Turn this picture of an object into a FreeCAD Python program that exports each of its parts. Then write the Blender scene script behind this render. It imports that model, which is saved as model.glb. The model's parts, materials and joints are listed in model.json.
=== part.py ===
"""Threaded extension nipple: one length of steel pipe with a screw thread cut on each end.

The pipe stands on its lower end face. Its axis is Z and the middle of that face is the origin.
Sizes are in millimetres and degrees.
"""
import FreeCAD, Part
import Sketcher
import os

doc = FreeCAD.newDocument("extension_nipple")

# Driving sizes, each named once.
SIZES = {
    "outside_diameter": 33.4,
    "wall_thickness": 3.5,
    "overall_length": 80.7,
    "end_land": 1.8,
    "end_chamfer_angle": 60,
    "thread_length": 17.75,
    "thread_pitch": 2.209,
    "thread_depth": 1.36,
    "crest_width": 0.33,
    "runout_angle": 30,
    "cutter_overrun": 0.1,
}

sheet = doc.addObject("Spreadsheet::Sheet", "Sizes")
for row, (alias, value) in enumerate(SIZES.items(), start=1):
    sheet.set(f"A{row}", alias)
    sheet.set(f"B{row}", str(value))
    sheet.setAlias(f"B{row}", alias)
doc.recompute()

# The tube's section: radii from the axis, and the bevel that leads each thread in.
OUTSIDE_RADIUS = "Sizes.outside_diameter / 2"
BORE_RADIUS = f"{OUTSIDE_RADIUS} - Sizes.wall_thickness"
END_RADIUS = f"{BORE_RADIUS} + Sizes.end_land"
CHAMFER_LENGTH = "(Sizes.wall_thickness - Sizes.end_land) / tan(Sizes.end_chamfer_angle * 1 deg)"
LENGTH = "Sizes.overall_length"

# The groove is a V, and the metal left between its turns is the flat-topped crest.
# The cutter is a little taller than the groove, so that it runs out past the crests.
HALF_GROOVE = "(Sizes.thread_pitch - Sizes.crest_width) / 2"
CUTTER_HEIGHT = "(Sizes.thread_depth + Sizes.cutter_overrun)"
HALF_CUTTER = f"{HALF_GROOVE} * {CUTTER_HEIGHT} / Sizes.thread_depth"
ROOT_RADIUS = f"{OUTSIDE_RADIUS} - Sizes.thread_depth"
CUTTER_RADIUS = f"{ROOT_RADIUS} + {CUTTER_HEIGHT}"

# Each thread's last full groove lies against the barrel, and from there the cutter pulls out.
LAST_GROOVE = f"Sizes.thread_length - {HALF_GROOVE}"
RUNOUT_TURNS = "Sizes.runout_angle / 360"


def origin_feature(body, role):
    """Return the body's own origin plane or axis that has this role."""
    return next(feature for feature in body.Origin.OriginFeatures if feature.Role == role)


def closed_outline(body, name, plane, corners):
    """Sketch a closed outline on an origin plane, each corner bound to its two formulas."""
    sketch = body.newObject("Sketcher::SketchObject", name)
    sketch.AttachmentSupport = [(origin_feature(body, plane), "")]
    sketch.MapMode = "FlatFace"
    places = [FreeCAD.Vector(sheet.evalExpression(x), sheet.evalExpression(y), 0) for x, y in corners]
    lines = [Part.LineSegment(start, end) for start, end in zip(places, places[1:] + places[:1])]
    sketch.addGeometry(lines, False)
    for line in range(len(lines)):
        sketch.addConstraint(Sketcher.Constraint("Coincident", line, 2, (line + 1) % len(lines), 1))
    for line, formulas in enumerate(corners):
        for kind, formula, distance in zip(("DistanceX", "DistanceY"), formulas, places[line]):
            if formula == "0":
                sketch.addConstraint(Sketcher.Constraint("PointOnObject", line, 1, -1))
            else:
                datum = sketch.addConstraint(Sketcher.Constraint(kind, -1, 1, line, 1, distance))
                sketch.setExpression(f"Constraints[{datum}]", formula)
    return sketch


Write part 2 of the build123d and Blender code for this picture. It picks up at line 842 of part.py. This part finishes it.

--- --- ---

_Exercise prompt_. Go through the listing and print each line exactly as it appears.

_Result of this exercise_.
Turn this picture of an object into a FreeCAD Python program that exports each of its parts. Then write the Blender scene script behind this render. It imports that model, which is saved as model.glb. The model's parts, materials and joints are listed in model.json.
=== part.py ===
"""Threaded extension nipple: one length of steel pipe with a screw thread cut on each end.

The pipe stands on its lower end face. Its axis is Z and the middle of that face is the origin.
Sizes are in millimetres and degrees.
"""
import FreeCAD, Part
import Sketcher
import os

doc = FreeCAD.newDocument("extension_nipple")

# Driving sizes, each named once.
SIZES = {
    "outside_diameter": 33.4,
    "wall_thickness": 3.5,
    "overall_length": 80.7,
    "end_land": 1.8,
    "end_chamfer_angle": 60,
    "thread_length": 17.75,
    "thread_pitch": 2.209,
    "thread_depth": 1.36,
    "crest_width": 0.33,
    "runout_angle": 30,
    "cutter_overrun": 0.1,
}

sheet = doc.addObject("Spreadsheet::Sheet", "Sizes")
for row, (alias, value) in enumerate(SIZES.items(), start=1):
    sheet.set(f"A{row}", alias)
    sheet.set(f"B{row}", str(value))
    sheet.setAlias(f"B{row}", alias)
doc.recompute()

# The tube's section: radii from the axis, and the bevel that leads each thread in.
OUTSIDE_RADIUS = "Sizes.outside_diameter / 2"
BORE_RADIUS = f"{OUTSIDE_RADIUS} - Sizes.wall_thickness"
END_RADIUS = f"{BORE_RADIUS} + Sizes.end_land"
CHAMFER_LENGTH = "(Sizes.wall_thickness - Sizes.end_land) / tan(Sizes.end_chamfer_angle * 1 deg)"
LENGTH = "Sizes.overall_length"

# The groove is a V, and the metal left between its turns is the flat-topped crest.
# The cutter is a little taller than the groove, so that it runs out past the crests.
HALF_GROOVE = "(Sizes.thread_pitch - Sizes.crest_width) / 2"
CUTTER_HEIGHT = "(Sizes.thread_depth + Sizes.cutter_overrun)"
HALF_CUTTER = f"{HALF_GROOVE} * {CUTTER_HEIGHT} / Sizes.thread_depth"
ROOT_RADIUS = f"{OUTSIDE_RADIUS} - Sizes.thread_depth"
CUTTER_RADIUS = f"{ROOT_RADIUS} + {CUTTER_HEIGHT}"

# Each thread's last full groove lies against the barrel, and from there the cutter pulls out.
LAST_GROOVE = f"Sizes.thread_length - {HALF_GROOVE}"
RUNOUT_TURNS = "Sizes.runout_angle / 360"


def origin_feature(body, role):
    """Return the body's own origin plane or axis that has this role."""
    return next(feature for feature in body.Origin.OriginFeatures if feature.Role == role)


def closed_outline(body, name, plane, corners):
    """Sketch a closed outline on an origin plane, each corner bound to its two formulas."""
    sketch = body.newObject("Sketcher::SketchObject", name)
    sketch.AttachmentSupport = [(origin_feature(body, plane), "")]
    sketch.MapMode = "FlatFace"
    places = [FreeCAD.Vector(sheet.evalExpression(x), sheet.evalExpression(y), 0) for x, y in corners]
    lines = [Part.LineSegment(start, end) for start, end in zip(places, places[1:] + places[:1])]
    sketch.addGeometry(lines, False)
    for line in range(len(lines)):
        sketch.addConstraint(Sketcher.Constraint("Coincident", line, 2, (line + 1) % len(lines), 1))
    for line, formulas in enumerate(corners):
        for kind, formula, distance in zip(("DistanceX", "DistanceY"), formulas, places[line]):
            if formula == "0":
                sketch.addConstraint(Sketcher.Constraint("PointOnObject", line, 1, -1))
            else:
                datum = sketch.addConstraint(Sketcher.Constraint(kind, -1, 1, line, 1, distance))
                sketch.setExpression(f"Constraints[{datum}]", formula)
    return sketch


Write part 2 of the build123d and Blender code for this picture. It picks up at line 842 of part.py. This part finishes it.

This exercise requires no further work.